As it turns out, the most important channels through which the ritual was spread were literary ones. Information about the Christmas tree was diffused by means of commercial literature, not via immigrant folk culture—from the top down, not from the bottom up. It was by reading about Christmas trees, not by witnessing them, that many thousands of Americans learned about the custom. Before they ever saw such a thing, they already knew what Christmas trees were all about—not only what they looked like, but also how and why they were to be used.

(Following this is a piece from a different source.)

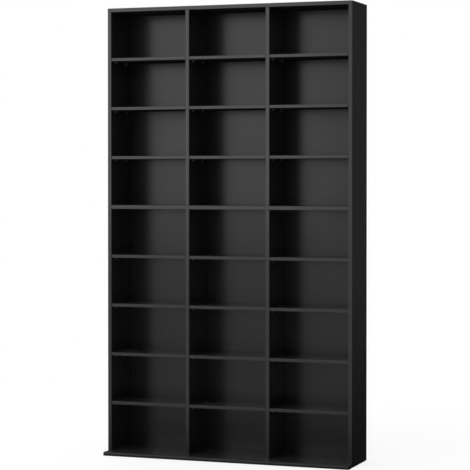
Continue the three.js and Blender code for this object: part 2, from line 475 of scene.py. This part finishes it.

I shall deal, one by one, with each of the sources through which Christmas trees were introduced into middle-class American culture during the 1830s. Each source, as we shall see, reveals in turn a different element with which this ritual was associated: first, the element of
surprise;
second, that of
folk authenticity;
third,
unselfish children;
and finally,
parental control

Who were the writers who introduced the Christmas tree into American culture? The evidence suggests that, much like the Knickerbockers who devised Santa Claus, these writers constituted something of
a distinct set. Like the Knickerbockers, the members of this set were genteel and cultured. But they were part of an emerging upper middle class that laid no claim to preserving an aristocratic social order. In contrast to the Knickerbockers, too, they lived mostly in New England and Philadelphia, not New York, and the church of their choice was Unitarian rather than Episcopal. And instead of being politically reactionary, they tended to stand somewhere on the progressive, reformist side of the issues that were coming to divide Americans in the 1830s. This is not to say that the members of this set were of a single mind on every matter. After 1830, as we shall see, they were divided over the emerging antislavery movement, and also over issues of child-rearing. But in any event they used culture rather than politics as an instrument to influence the social order. They employed their cultural authority—a combination of literary skill and access to the most popular channels of print—in a strenuous effort to deal with what they feared were the corruptive cultural effects of consumer capitalism, especially on the young. The Christmas tree played a serious if relatively minor role in that larger project.